Nah, folks up there just talk like that. I was visiting a customer in Mankato. It’s by Le Sueur (pronounced “Leh Sewer”–go Bearss!) and the receptionist sounded just like the hookers. Nah, even worse. As a Minnesotan around this time I usually toss in my standard “joke,” “It was the first movie I saw where the people didn’t talk funny.”
Note that Hooker #2 was played by Melissa Peterman, “Barbara Jean” (AKA: The Funny One) on Reba. I wasn’t surprised she’s Minneapolis, born and bred.
Oh, and the sibilant concluding S is a bitch to lose. Ask Sarah Palin.
I got the impression that he wasn’t trying at all – he talked like that just because he grew up there. Pretty much how it works in real life – which somehow made it all the weirder/funnier to hear that accent coming out of an Asian’s mouth. But I didn’t get any feeling he wasn’t accepted.

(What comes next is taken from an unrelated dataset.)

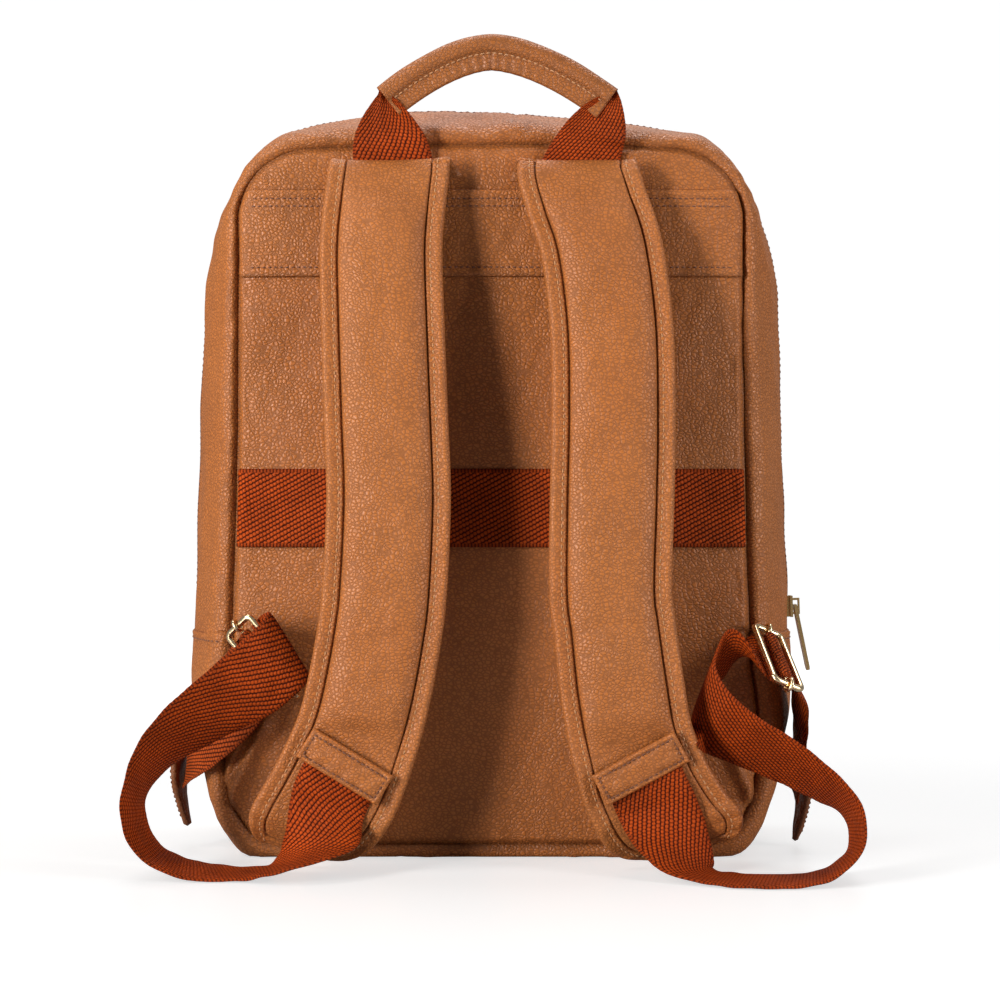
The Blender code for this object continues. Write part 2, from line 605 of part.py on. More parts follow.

My father was once the head lawyer at a large corporation. It once had a car-rental division, it being logical to rent cars to people who took the, er, transportation method to Bug Tussle but couldn’t rely on bus service to Hooterville. A couple fellows ran the Chicagoland branch, but slowly their cars all disappeared. He never managed to find enough evidence to prove they had stolen them and sold them through their car dealership (it was harder back in the 60s), but he always had his doubts.
(looking at my posts tonight) Yes, my father was far more interesting than I am.